Dr Pandole is believed to have been behind the wheel. They had visited the Iranshah Atash Behram at Udvada in the morning.

“The accident took place around 3.15 pm, when Mistry was travelling to Mumbai from Ahmedabad. It seems to be an accident,” news agency PTI quoted a police officer as saying.

Mistry, who became chairman of Tata Sons in December 2012, following Ratan Tata’s retirement, was ousted from the post in October 2016 when the board voted to remove him.

Rich tributes poured in from top leaders in government and corporate India.

Mistry had a passion for life, N Chandrasekaran, chairman of Tata Sons, said, adding it was really tragic that he passed away at such a young age.

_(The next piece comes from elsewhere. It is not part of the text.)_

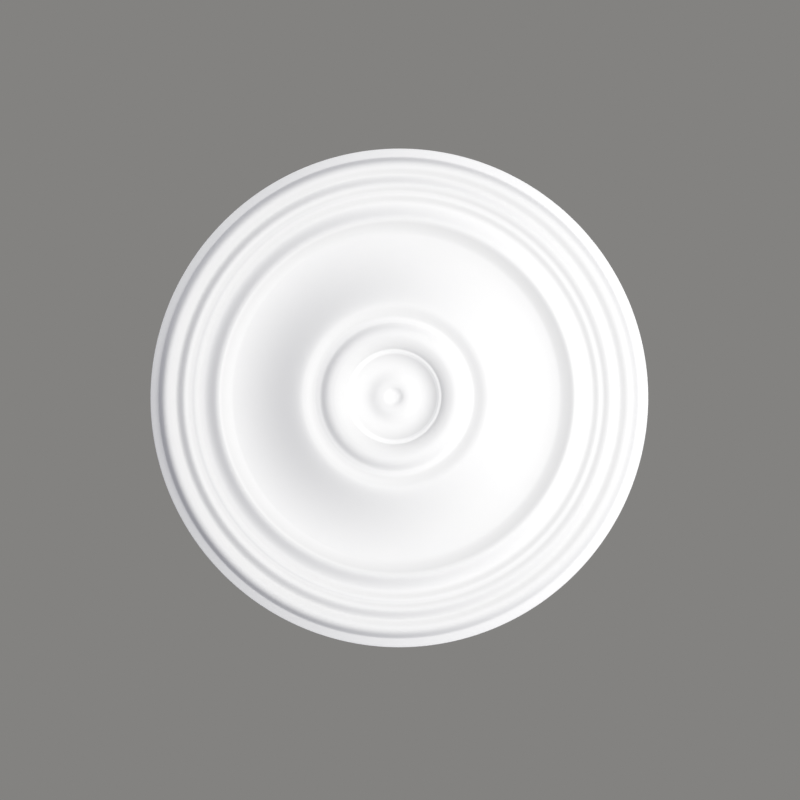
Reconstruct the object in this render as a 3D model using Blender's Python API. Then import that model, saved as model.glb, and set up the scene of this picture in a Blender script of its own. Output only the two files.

Harsh Goenka, chairman, RPG Enterprises, described Mistry as a gentleman and a man of substance. “He was instrumental in creating the global construction giant Shapoorji Pallonji and ably led the Tata group,” Goenka tweeted.

Mistry, the younger son of Pallonji Mistry, had joined the board of Tata Sons about a decade earlier in September 2006, a year after his father retired from it. The Shapoorji Pallonji Group was the biggest stakeholder in Tata Sons, owning a stake of 18.4% and Mistry was the second person from outside the Tata family to head the group.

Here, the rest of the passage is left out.